Dr. Minasian with her teen brain tumor patient

Rebecca Pasillas finds joy in swimming, horseback riding, and savoring Hot Cheetos with a zesty twist of lemon. But in August 2022, her life took an unexpected turn when she started experiencing persistent sickness. Initially, her parents, Dennise Mojica and Victor Pasillas attributed it to stomach irritation from eating spicy and citrus foods. But as the symptoms got worse, her family grew concerned.

"Something's going on," Mojica said. "We took her to the emergency department, and they said we will keep her for one night to see how she's doing. Next thing you know, the room was full of doctors and nurses."

What they thought was a stomach-related issue turned out to be something far more serious — a brain tumor. Rebecca and her parents vividly remember the moment she received the diagnosis. "We thought it was going to be something simple," her mother said, "but then they told us she had a tumor on the brain and that she was going to need surgery right away. It was like, what?"

Now 14 years old, Rebecca said she was confused about what was happening to her health. "I wasn't sure if I was dreaming.”

Rebecca was under the care of Tanya Minasian, DO, FACS, a pediatric neurosurgeon at Loma Linda University Children's Hospital.

"Rebecca had a CT scan that showed a large hemorrhagic tumor causing compression of the brain," said Minasian. "She needed an emergent surgery (called a craniotomy) for removal of the tumor.  Because of the size of the tumor and associated severe brain swelling, she was essentially in a comatose state and in critical condition prior to surgery. When she woke up immediately after surgery, we were all incredibly grateful.”

The journey to recovery was challenging, but Rebecca's spirit shined through. After two surgeries — one to remove the tumor and another to place a plate on her head — she spent 10 days in the hospital surrounded by a team of dedicated doctors and nurses.

Through each step of the journey, the medical team made sure the family was well-informed and understood the process, making them feel at ease as much as possible.

"We felt like we were at the right place with the right people," Pasillas said.

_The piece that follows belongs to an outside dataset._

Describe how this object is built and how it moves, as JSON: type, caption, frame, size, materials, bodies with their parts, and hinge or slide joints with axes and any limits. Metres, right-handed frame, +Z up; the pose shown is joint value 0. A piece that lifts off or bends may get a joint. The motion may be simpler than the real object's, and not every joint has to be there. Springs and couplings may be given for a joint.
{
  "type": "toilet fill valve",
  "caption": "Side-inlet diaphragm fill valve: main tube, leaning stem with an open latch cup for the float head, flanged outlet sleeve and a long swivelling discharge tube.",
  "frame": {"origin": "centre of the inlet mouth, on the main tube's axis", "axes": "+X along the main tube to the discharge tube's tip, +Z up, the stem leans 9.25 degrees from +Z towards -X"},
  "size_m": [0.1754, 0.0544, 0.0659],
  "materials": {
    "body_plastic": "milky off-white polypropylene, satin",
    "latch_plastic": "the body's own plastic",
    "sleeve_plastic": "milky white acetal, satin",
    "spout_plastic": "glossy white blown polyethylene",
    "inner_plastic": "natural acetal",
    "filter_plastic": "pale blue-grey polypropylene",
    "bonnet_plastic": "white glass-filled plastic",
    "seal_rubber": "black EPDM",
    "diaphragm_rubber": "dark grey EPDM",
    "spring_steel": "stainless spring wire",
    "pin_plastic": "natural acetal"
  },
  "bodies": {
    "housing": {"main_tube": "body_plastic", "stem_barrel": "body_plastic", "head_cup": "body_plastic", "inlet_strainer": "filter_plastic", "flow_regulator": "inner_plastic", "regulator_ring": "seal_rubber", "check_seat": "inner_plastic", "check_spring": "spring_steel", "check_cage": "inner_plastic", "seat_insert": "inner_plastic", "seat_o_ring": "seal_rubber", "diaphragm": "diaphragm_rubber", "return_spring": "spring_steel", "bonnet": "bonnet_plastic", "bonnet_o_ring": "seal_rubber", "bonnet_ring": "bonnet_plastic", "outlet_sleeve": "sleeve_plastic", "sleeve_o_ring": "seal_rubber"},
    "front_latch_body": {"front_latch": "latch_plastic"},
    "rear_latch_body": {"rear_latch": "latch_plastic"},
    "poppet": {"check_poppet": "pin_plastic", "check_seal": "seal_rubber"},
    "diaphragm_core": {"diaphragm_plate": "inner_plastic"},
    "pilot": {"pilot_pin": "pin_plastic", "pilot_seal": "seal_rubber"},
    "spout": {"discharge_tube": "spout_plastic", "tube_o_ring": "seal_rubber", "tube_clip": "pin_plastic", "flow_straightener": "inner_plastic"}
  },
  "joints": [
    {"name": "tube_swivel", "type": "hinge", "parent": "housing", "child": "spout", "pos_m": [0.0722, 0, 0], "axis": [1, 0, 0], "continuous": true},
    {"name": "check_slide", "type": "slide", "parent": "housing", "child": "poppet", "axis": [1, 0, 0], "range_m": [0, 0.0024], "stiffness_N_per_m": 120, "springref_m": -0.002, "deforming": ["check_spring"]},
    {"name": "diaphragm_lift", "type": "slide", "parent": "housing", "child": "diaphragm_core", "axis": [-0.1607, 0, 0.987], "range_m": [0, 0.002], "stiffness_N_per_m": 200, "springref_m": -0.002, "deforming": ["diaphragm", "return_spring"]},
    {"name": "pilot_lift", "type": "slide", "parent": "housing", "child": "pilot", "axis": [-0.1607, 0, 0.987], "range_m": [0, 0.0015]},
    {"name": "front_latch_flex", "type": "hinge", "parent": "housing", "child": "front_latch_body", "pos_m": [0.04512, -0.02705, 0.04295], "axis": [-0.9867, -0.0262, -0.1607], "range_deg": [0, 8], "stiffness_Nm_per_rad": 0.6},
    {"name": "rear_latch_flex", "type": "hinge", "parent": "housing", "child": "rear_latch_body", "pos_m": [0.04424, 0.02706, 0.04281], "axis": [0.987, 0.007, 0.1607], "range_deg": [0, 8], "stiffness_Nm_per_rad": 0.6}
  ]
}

As Rebecca approaches her sophomore year in high school, she feels better and embraces life with newfound gratitude and strength. Her courage throughout this challenging experience has inspired many around her.

Her parents encourage others to get a medical check-up, even when experiencing seemingly unrelated or non-severe symptoms. While a brain tumor may not be the primary concern, a proactive approach to health is essential.